I'm trying to understand something about this circuit. This is part of the phono stage of my newly acquired preamp. I suspect that one of the coupling caps is drying out causing a slightly low output on one channel. An ordinary tech would simply order and install new 4.7uf 63V capacitors and be done with it. I, however, am an audiophile (and tech) who feels compelled to install audiophile components since I'm going to replace those capacitors. The capacitors I want to install (Elna Silmics) are not available in in 63V values. I can only seem to find 50V and 100V.

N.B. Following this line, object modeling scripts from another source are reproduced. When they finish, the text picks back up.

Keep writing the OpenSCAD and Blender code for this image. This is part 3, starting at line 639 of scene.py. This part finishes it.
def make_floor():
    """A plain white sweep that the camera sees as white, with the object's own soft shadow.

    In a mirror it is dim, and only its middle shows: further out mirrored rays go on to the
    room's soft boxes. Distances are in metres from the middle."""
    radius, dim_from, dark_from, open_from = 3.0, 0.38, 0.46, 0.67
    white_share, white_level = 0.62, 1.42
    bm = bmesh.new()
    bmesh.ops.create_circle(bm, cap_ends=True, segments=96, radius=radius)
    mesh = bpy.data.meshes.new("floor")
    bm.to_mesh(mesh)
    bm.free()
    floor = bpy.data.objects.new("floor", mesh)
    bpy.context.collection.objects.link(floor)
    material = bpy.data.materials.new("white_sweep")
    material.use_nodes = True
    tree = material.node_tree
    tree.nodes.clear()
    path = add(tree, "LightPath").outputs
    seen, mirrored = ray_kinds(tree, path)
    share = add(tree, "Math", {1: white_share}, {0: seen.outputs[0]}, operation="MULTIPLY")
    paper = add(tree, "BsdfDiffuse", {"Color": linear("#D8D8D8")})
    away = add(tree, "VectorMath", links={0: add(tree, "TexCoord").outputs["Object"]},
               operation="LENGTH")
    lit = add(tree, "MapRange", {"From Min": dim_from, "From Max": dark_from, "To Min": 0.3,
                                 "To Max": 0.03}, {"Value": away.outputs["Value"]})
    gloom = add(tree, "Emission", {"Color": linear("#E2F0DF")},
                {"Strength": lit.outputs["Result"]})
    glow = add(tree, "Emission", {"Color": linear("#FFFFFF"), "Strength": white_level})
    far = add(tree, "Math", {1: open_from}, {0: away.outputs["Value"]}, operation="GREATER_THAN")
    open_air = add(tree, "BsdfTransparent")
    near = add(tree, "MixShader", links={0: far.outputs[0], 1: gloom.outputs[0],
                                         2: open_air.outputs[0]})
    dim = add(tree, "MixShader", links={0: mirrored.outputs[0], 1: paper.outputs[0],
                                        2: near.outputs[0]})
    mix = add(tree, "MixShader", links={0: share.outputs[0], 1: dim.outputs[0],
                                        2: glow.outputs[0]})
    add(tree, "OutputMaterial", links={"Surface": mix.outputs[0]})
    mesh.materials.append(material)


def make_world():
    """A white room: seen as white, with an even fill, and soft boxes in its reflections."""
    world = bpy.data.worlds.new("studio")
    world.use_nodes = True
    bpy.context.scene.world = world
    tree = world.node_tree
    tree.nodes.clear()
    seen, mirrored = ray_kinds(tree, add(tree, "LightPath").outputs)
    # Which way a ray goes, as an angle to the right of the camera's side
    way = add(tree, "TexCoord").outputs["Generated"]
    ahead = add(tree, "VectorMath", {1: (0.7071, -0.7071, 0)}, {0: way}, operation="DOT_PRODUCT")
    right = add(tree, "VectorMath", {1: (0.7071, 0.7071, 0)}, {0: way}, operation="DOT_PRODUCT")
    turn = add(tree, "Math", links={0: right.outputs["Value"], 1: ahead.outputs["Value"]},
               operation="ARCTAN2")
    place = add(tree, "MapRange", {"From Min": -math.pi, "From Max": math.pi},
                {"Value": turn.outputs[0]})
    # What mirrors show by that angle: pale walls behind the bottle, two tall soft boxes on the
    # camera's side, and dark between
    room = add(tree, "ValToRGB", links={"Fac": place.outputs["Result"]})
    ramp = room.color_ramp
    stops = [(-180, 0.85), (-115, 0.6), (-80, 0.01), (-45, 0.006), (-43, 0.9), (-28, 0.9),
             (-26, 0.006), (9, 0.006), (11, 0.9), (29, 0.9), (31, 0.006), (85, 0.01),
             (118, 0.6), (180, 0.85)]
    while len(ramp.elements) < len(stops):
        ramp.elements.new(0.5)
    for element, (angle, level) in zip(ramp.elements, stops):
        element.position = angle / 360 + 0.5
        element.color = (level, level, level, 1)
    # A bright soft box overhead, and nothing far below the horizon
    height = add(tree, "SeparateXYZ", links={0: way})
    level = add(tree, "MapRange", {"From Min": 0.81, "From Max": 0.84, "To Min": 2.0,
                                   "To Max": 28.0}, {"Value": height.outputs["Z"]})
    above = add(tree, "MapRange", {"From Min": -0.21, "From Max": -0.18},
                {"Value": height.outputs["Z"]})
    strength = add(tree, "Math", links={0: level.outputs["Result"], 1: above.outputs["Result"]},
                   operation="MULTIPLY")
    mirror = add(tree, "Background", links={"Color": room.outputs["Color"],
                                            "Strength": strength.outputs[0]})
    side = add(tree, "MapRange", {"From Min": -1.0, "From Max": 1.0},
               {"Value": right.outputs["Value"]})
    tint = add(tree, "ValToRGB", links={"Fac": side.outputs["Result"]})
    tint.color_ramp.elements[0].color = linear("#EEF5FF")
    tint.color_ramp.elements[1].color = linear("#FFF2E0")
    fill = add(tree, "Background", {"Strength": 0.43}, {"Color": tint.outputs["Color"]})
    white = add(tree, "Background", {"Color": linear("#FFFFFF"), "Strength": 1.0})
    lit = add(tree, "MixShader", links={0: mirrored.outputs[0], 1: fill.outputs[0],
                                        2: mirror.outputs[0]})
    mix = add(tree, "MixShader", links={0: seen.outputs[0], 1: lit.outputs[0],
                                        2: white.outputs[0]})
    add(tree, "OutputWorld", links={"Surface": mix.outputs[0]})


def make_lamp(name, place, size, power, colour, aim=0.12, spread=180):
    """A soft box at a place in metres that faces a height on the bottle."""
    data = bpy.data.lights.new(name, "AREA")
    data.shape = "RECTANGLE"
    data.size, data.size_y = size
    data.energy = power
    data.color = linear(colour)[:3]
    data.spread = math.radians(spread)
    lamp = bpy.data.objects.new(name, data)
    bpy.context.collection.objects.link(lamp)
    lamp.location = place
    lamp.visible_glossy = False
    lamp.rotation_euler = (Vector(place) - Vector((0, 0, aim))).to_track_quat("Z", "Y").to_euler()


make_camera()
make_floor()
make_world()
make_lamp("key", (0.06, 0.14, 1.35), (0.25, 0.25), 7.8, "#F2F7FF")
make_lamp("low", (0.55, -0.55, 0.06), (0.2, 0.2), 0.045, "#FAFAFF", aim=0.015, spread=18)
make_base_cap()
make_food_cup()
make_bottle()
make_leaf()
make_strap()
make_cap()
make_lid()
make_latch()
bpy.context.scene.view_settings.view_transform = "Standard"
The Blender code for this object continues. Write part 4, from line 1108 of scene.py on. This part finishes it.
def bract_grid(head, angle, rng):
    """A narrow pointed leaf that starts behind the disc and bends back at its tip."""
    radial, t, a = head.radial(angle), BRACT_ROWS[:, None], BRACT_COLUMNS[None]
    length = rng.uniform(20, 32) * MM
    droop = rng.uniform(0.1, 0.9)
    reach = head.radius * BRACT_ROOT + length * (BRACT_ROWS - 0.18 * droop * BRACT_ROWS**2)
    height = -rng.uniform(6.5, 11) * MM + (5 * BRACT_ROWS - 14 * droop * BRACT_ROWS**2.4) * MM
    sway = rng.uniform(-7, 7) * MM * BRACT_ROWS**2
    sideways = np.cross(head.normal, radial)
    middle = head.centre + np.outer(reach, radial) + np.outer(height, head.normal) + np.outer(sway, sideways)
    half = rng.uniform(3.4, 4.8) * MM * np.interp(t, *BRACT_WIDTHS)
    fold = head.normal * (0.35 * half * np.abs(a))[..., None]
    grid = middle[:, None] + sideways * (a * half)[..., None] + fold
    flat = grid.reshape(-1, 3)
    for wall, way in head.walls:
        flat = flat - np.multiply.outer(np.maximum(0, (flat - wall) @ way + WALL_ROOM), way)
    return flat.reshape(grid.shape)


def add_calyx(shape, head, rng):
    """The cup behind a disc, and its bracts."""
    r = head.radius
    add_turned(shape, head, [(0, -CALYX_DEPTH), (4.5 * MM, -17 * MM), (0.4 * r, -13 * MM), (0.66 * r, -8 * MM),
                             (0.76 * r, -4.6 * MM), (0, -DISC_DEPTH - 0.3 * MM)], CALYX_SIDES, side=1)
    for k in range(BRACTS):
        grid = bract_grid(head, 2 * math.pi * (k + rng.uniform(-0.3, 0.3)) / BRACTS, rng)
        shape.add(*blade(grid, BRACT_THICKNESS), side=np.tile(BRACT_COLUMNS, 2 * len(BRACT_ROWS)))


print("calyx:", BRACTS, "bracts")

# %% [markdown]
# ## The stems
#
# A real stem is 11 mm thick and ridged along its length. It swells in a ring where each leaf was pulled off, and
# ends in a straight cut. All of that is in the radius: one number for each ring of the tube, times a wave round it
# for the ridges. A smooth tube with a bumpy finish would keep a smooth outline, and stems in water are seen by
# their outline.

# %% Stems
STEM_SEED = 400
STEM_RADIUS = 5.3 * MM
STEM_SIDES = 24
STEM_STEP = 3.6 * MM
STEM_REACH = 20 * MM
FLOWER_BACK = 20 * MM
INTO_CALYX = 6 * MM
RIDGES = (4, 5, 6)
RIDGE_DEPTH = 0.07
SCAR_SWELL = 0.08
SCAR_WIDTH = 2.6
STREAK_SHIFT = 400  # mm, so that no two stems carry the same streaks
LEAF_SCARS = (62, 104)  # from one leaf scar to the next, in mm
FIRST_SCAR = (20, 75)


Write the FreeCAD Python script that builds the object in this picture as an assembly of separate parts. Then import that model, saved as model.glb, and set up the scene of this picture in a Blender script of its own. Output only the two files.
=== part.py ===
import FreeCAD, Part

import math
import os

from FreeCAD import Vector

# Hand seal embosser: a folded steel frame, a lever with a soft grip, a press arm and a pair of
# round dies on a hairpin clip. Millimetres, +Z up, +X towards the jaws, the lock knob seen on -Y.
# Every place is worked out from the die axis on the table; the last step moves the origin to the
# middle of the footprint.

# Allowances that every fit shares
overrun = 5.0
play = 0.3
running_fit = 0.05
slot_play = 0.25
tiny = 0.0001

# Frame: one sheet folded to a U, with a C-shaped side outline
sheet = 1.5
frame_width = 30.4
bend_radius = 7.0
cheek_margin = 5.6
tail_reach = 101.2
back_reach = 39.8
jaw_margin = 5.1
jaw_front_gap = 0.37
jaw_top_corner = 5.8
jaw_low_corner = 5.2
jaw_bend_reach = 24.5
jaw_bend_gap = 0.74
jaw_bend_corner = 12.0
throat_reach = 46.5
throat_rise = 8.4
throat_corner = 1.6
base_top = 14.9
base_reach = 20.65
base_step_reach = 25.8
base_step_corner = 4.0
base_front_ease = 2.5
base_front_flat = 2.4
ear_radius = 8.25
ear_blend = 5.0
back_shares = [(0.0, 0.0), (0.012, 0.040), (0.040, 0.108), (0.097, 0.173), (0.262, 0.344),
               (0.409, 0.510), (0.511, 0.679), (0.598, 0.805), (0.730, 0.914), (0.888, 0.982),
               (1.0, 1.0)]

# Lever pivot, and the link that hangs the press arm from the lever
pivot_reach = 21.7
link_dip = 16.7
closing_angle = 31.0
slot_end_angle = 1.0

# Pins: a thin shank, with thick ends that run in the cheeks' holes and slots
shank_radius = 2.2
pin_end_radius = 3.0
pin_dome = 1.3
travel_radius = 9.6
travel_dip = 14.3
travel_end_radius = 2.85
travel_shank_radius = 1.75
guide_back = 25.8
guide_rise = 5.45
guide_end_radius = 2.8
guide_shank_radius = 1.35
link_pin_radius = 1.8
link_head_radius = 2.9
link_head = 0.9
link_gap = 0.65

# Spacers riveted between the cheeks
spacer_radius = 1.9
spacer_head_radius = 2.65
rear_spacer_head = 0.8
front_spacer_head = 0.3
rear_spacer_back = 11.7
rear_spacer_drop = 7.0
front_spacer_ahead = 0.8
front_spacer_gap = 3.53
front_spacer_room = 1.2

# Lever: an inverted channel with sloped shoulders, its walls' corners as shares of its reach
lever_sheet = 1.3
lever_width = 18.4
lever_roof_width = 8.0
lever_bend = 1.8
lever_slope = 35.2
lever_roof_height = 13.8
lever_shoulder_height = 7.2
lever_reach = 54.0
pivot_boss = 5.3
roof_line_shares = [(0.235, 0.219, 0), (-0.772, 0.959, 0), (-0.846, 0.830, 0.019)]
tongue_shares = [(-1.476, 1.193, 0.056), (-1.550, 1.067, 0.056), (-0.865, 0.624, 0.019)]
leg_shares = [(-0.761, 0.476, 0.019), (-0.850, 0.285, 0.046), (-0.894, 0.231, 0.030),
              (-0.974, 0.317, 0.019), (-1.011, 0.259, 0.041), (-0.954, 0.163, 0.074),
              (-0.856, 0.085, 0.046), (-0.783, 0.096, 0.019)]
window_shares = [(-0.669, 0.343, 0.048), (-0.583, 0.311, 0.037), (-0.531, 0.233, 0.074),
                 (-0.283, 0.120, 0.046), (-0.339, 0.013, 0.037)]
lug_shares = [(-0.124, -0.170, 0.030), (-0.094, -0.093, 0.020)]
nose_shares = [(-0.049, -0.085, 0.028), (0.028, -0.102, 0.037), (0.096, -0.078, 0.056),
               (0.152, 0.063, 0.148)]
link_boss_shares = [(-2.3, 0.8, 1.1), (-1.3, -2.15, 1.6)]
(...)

Of course, replacing the 63V caps with 100V caps will work, but what I don't understand is why the coupling caps are rated at 63V in the first place. AFAIK, one rule of thumb is for the cap to be rated for twice the supply voltage. These are single pole regulated supplies (10.4 & 15.2), so these caps are rated well more than twice the supply voltage. I have asked some of the engineers I work with if there was any reason I couldn't use 50V caps, and they said it 50V be fine. Still, I seek the advice of the audio community:

Is my thinking correct in that there is no way the coupling caps are going to see more than 50V even with a catastrophic failure?

What was the designer thinking when he used 63V caps? Maybe higher voltage caps sound better or there was a large stock on hand? The design of the preamp is overkill, so maybe the caps are too.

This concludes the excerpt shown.